Woah if true. On principle, I’m talking about this study because I feel like this matter needs attention in order for government officials to be willing to act responsibly. As a data analysis matter, I’m talking about this paper because it illustrates an important component of causal analysis. So let’s take a look at one of the pieces of data that the authors used to reach their conclusion:
Ok, that doesn’t look great. BUT…it’s actually not enough information to conclude that the water itself is causing a problem- maybe there was something else going on more generally that resulted in decreasing fertility at the time. (In other words, maybe we’re falling for the post hoc ergo propter hoc fallacy– it’s not just the title of the second episode of The West Wing!) To do a proper analysis, we need a counterfactual- theoretically, a world where everything is the same except there is no water crisis. In practice, a counterfactual approximation is usually constructed by looking at comparable areas that didn’t undergo the “treatment”- in this case, didn’t have a water crisis.
If you looked closely at the above graph, you may have noticed that I cheated in order to fit my narrative- the graph actually looked like this:
Oh. Yeah, that doesn’t look great either for the people of Flint, but it at least looks better from a data analysis perspective. Economists refer to this sort of analysis as “differences-in-differences”- i.e. a comparison of before-after comparisons. In picture form, something like this:
|Treated (i.e. Flint)||A||B||B-A|
|Untreated (i.e. comparison group)||C||D||D-C|
We can then analyze whether the treatment had an effect by investigating whether the incremental difference of the treatment group (B-A) – (D-C) is different from zero. (If the difference is positive, the treatment had a positive effect and vice versa, assuming that larger outcomes are better.) In order to be more rigorous in the analysis, the next logical step would be to test whether this difference in differences is statistically significantly different from zero. To do this, economists run regressions with various interaction terms that get at this “difference in differences.”

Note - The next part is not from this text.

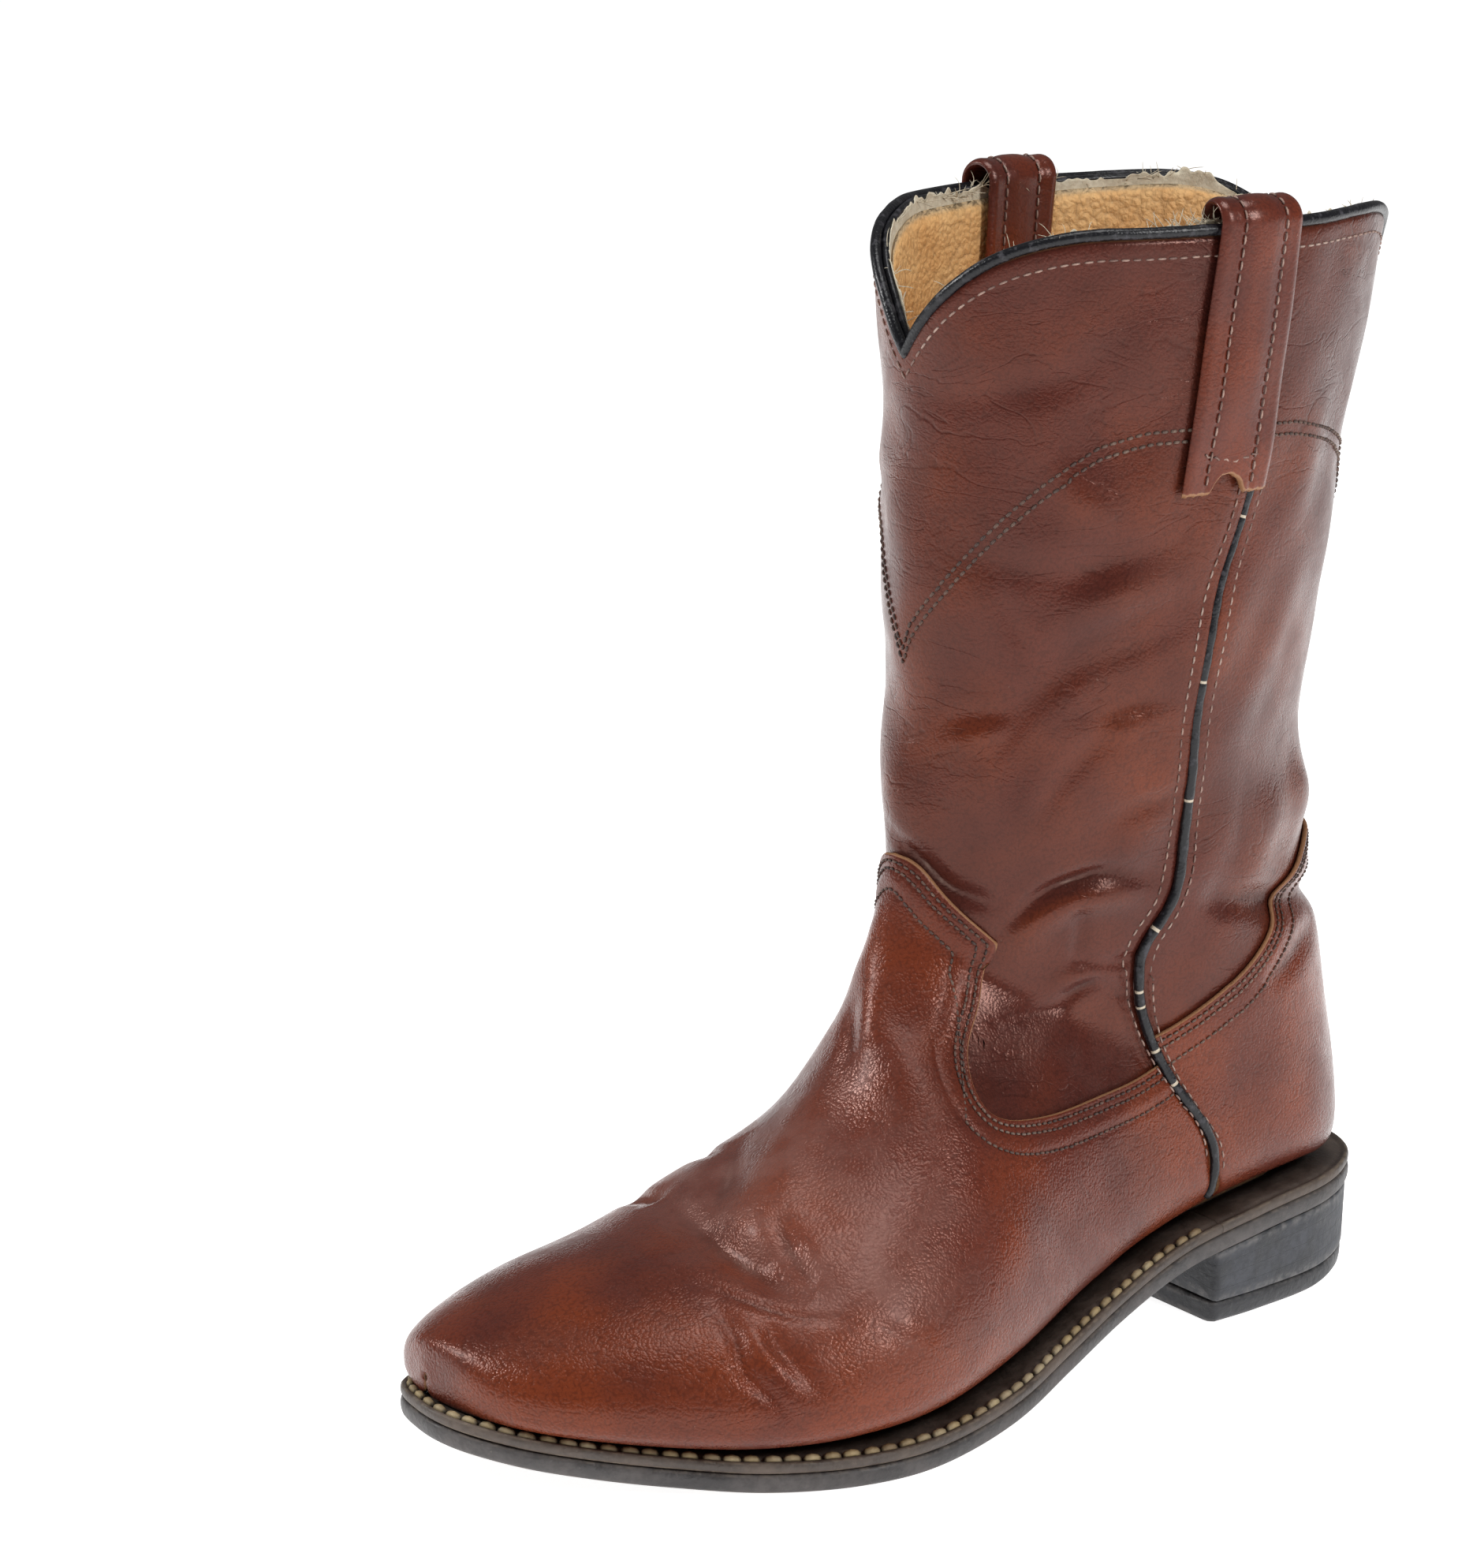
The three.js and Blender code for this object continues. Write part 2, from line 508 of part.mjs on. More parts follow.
const PIECES = {
  outsole: [drilled(outsoleSolid), ...soleLeather],
  welt: [seatRing.intersect(aheadOfY(breast)), ...soleLeather],
  heel_rand: [drilled(seatRing.subtract(aheadOfY(breast + GAP))), ...soleLeather],
  heel_block: [drilled(blockSolid), 0x2a2b2f, 0.7],
  heel_top_lift: [liftSolid, 0x1c1c1e, 0.85],
  cork_filler: [drilled(fillerSolid.subtract(shankSlot)), 0x8a6238, 0.9],
  shank: [shankSolid, 0x8d9095, 0.4, 1],
  insole: [drilled(insoleSolid), ...board],
  heel_sock: [sockSolid, ...liningLeather],
  vamp: [shell(VAMP_AT).intersect(aheadOfSeam).intersect(underVamp(0)).subtract(marginHole), ...vampLeather],
  toe_box: [shell(STIFFENER_AT).intersect(aheadOfY(-TOE_BOX * LAST_LENGTH)).subtract(marginHole), ...board],
  vamp_lining: [
    liningShell.intersect(footLining).intersect(body(STIFFENER_AT[1] + GAP)).subtract(marginHole),
    ...liningLeather,
  ],
  counter: [
    shell(VAMP_AT).intersect(behindSeam).intersect(underCounter(0)).subtract(marginHole), ...vampLeather],
  counter_stiffener: [
    shell(STIFFENER_AT).intersect(behindSeam).intersect(underCounter(LAP + 3)).subtract(marginHole), ...board],
  shaft_front: [shaftShell.intersect(aheadOfSeam).subtract(underVamp(LAP)), ...shaftLeather],
  shaft_back: [shaftShell.intersect(behindSeam).subtract(underCounter(LAP)), ...shaftLeather],
  shaft_lining_front: [legLining.intersect(aheadOfSeam), ...liningLeather],
  shaft_lining_back: [legLining.intersect(behindSeam), ...liningLeather],
  topline_tape_front: [tapeShell.intersect(aheadOfSeam), 0xd9cfb4, 0.95],
  topline_tape_back: [tapeShell.intersect(behindSeam), 0xd9cfb4, 0.95],
  topline_piping: [toplineBead, ...blackLeather],
  side_piping_left: [left(seamBead), ...blackLeather],
  side_piping_right: [right(seamBead), ...blackLeather],
  pull_strap_left: [left(straps), ...shaftLeather],
  pull_strap_right: [right(straps), ...shaftLeather],
};
nails.forEach((solid, i) => { PIECES[`heel_nail_${i + 1}`] = [solid, 0xb08d4a, 0.35, 1]; });

function mesh(name, [solid, color, roughness, metalness = 0]) {
  const { vertProperties, triVerts } = solid.getMesh();
  const geometry = new THREE.BufferGeometry();
  geometry.setAttribute('position', new THREE.BufferAttribute(vertProperties, 3));
  geometry.setIndex(new THREE.BufferAttribute(triVerts, 1));
  geometry.computeVertexNormals();
  const piece = new THREE.Mesh(geometry, new THREE.MeshStandardMaterial({ color, roughness, metalness }));
  piece.name = name;
  return piece;
}

// The origin is on the floor, at the middle of the boot's box.
const boot = new THREE.Group();
for (const [name, piece] of Object.entries(PIECES)) boot.add(mesh(name, piece));
const middle = new THREE.Box3().setFromObject(boot).getCenter(new THREE.Vector3());
boot.position.set(-middle.x, -middle.y, 0);

export default boot;
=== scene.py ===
"""Cowboy boot, left foot, well worn: leather, sole, heel, piping, pull straps, lining and thread."""

import bmesh
import bpy
import numpy as np
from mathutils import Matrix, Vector


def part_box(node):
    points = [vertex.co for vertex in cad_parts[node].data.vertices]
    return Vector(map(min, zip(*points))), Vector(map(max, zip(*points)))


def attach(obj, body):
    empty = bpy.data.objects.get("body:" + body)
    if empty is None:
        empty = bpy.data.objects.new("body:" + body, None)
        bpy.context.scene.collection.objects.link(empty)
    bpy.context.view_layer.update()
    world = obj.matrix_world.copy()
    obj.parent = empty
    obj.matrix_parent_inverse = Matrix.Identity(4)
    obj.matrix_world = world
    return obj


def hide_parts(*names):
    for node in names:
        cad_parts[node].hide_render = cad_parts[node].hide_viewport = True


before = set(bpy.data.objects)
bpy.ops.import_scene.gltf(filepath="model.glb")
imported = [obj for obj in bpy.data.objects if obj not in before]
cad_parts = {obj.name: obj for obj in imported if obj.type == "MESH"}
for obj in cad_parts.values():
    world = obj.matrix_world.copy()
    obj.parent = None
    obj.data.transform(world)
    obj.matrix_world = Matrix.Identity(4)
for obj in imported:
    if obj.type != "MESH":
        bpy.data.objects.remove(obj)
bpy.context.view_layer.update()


# ---------------------------------------------------------------------------------------------
# The room: a plain pale floor, soft boxes and a long-lens camera ahead of the boot's outer side.
# Everything here is outside the object.
floor_reach = 9.0
eye = Vector((0.82785, -0.64727, 0.43763))
sight = Vector((-0.78765, 0.55765, -0.26199))

camera = bpy.data.objects.new("camera", bpy.data.cameras.new("camera"))
camera.data.lens = 100.7
camera.data.sensor_width = 36
camera.location = eye
camera.rotation_euler = sight.to_track_quat("-Z", "Y").to_euler()
bpy.context.scene.collection.objects.link(camera)
bpy.context.scene.camera = camera


def soft_box(name, place, aim, size, power):
    """A square area light at a place, turned to face a point."""
    lamp = bpy.data.lights.new(name, "AREA")
    lamp.shape = "RECTANGLE"
    lamp.size, lamp.size_y = size
    lamp.energy = power
    holder = bpy.data.objects.new(name, lamp)
    holder.location = place
    holder.rotation_euler = (Vector(aim) - Vector(place)).to_track_quat("-Z", "Y").to_euler()
    bpy.context.scene.collection.objects.link(holder)


soft_box("soft_box_front", (-1.0, -1.2, 1.1), (0, -0.05, 0.1), (0.30, 0.30), 17)
soft_box("soft_box_side", (1.35, 0.32, 1.0), (0, 0, 0.12), (0.34, 0.6), 12.5)
soft_box("soft_box_top", (0.15, 0.1, 1.9), (0, 0, 0), (0.8, 0.8), 12.5)

sky = bpy.data.worlds.new("studio")
sky.use_nodes = True
sky.node_tree.nodes["Background"].inputs["Color"].default_value = (1, 1, 1, 1)
sky.node_tree.nodes["Background"].inputs["Strength"].default_value = 0.15
bpy.context.scene.world = sky
bpy.context.scene.view_settings.view_transform = "Standard"


def surface_mesh(name, points, faces, material, **marks):
    """A smooth-shaded mesh from points in metres and index rows, welded where points meet, its faces
    made to agree, which leaves those of the shaft's front and its lining turned inwards. Each mark is
    a number per point kept as an attribute."""
    data = bpy.data.meshes.new(name)
    data.from_pydata(np.asarray(points, float).tolist(), [], np.asarray(faces).tolist())
    for mark, values in marks.items():
        layer = data.attributes.new(mark, "FLOAT", "POINT")
        layer.data.foreach_set("value", np.asarray(values, np.float32).ravel())
    work = bmesh.new()
    work.from_mesh(data)
    bmesh.ops.remove_doubles(work, verts=work.verts, dist=2e-7)
    bmesh.ops.recalc_face_normals(work, faces=work.faces)
    work.to_mesh(data)
    work.free()
    data.polygons.foreach_set("use_smooth", np.full(len(data.polygons), True))
    data.materials.append(material)
    made = bpy.data.objects.new(name, data)
    bpy.context.scene.collection.objects.link(made)
    return made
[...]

Like I’ve said before, causal analysis generally aims to be as close to the middle-school science project as possible- control group, experimental group, the only difference between the groups being the treatment, and so on. In this case, the causal interpretation of the data presented in the paper rests crucially on whether Flint really is like the comparison group in all ways other than the water supply (or at least those ways that can’t be controlled for). In addition, it’s crucial that the treatment that is being analyzed (lead in the water, in this case) is random, meaning that it doesn’t pop up in response to something about the treatment group that researchers can’t observe/quantify.

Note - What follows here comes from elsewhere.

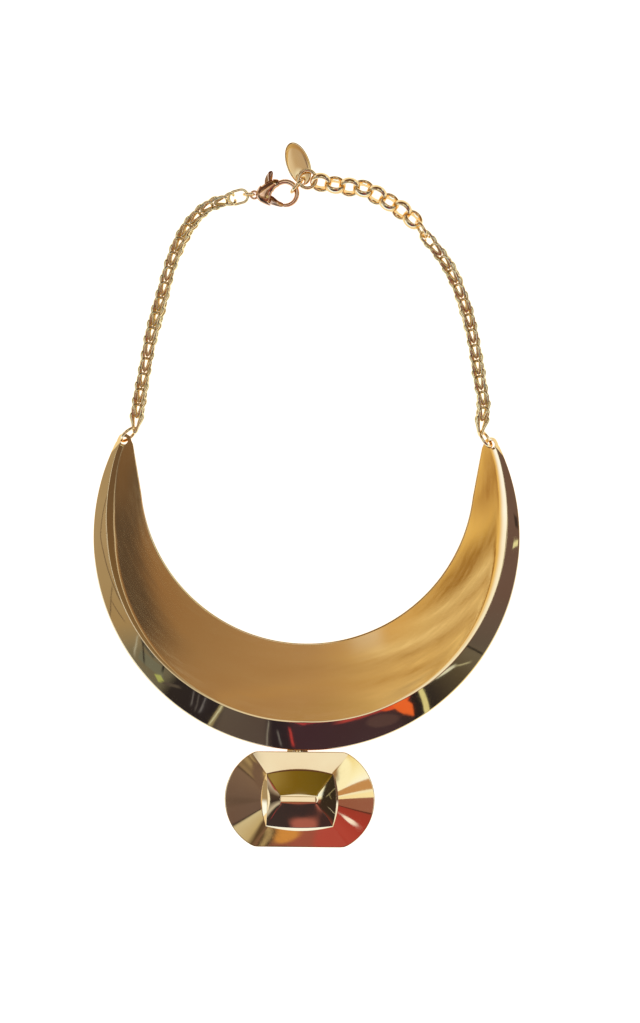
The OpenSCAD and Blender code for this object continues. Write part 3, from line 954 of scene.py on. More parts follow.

From what I’ve read about the history of the Flint water crisis, I feel pretty comfortable ruling out that latter concern- in other words, I really don’t think Flint did anything to invite the water crisis that would also affect fertility. (I guess I also don’t think Flint did anything to invite the water crisis more generally, so there’s that.) As to the former concern, the comparison group is comprised of the 15 largest non-Flint cities in Michigan, so they could be different from Flint in various demographic ways that are not controlled for in the picture above. That said, those differences can be controlled for in the regression analysis, which still does find a significant difference in fertility. On the other hand, it could be the case that some of the women who wanted to have children moved out of Flint to do so for precautionary reasons- we wouldn’t be able to see this easily in the data, and it gives an explanation for why fertility rates could have dropped even if the water wasn’t actually making women infertile. While this explanation is initially plausible, we would also have to believe that the women who stayed in Flint were predisposed to have much sicker babies, since there is also an observed difference in infant mortality between Flint and the comparison cities.

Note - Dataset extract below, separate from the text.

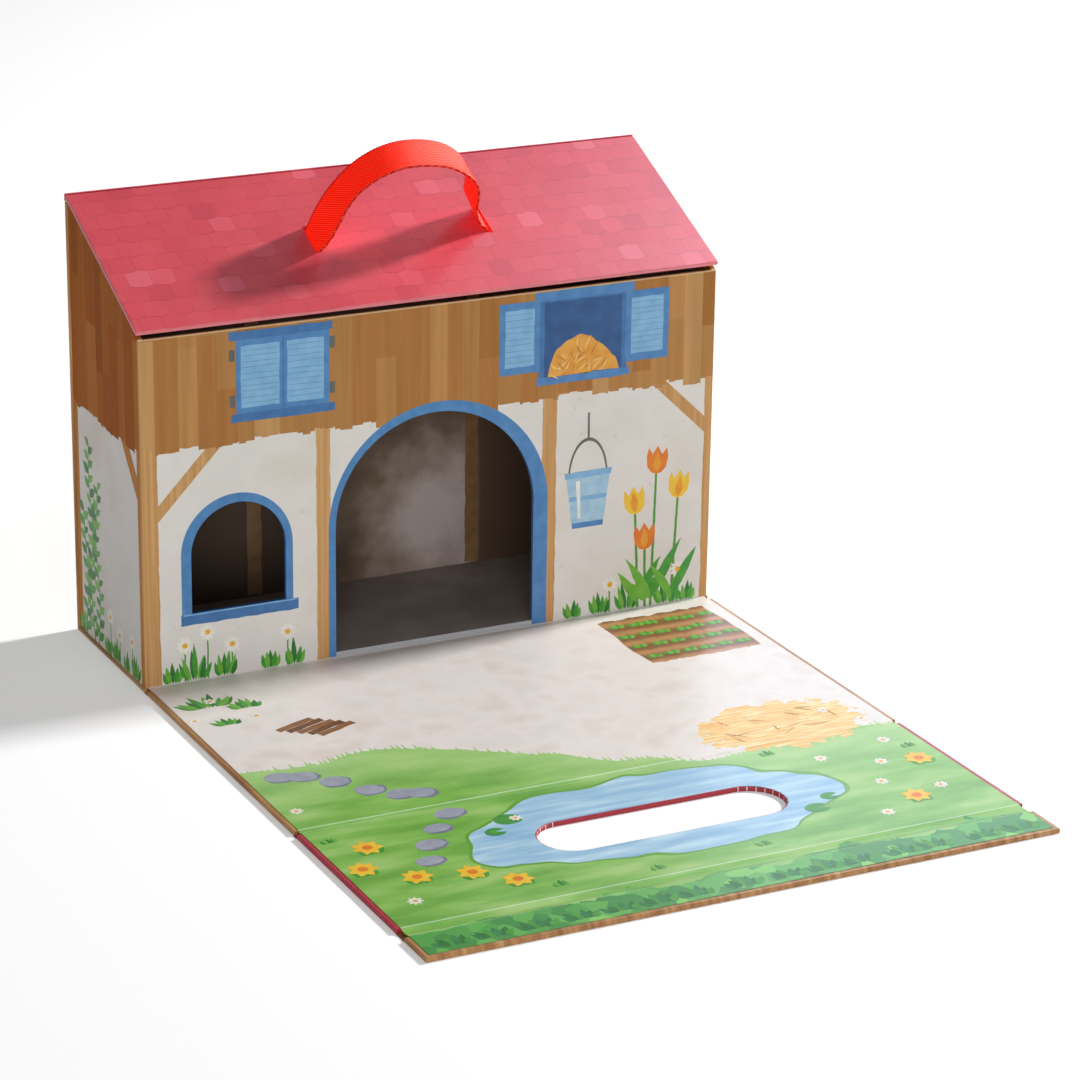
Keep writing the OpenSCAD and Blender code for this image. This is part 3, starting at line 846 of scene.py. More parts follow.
ROWS, COLUMNS = round(lengths[-1] / (LOOP / 4)), 16
strap = bmesh.new()
bmesh.ops.create_grid(strap, x_segments=COLUMNS, y_segments=ROWS, size=0.5)
uv = strap.loops.layers.uv.new("weave")
for face in strap.faces:
    for loop in face.loops:
        loop[uv].uv = ((loop.vert.co.x + 0.5) * STRAP["width"], (loop.vert.co.y + 0.5) * lengths[-1])
for v in strap.verts:
    across, distance = v.co.x, (v.co.y + 0.5) * lengths[-1]
    point, along = along_line(distance)
    scallop = SCALLOP * abs(math.sin(math.pi * distance / LOOP)) if abs(across) > 0.49 else 0.0
    edge = across * (STRAP["width"] - SCALLOP_ROOM) + math.copysign(scallop, across)
    sag = front_sag(distance)
    bow = CROWN_RISE * max(0.0, point.y / high) ** 4 * (0.5 + across)
    lean = sag * (0.5 - across) - bow
    narrow = 1 - 0.5 * (sag / STRAP["width"]) ** 2
    v.co = (point.x + along.y * lean, STRAP["u"] + edge * narrow, point.y - along.x * lean)
bmesh.ops.recalc_face_normals(strap, faces=strap.faces)
bmesh.ops.solidify(strap, geom=strap.faces[:], thickness=STRAP["thick"])
print("webbing is", round(lengths[-1] / MM), "mm long, in", ROWS, "rows")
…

The general idea is as follows: use techniques at your disposal to perform causal analysis as best as possible from a mathematical perspective, try to come up with alternative explanations for your findings, and then try to use the data to rule them out. These last two parts can get interesting, largely because different people think of different alternative explanations. For example, the authors of the paper conjecture that people in Flint might just have decided to have less sex rather than leave the area, and they actually use data from the American Time Use Survey to argue that this is not the case, which I personally find hilarious. Overall, I’m not sure whether to feel happy that we’re doing rigorous analysis or depressed that we’re finding that the water supply has significant negative effects.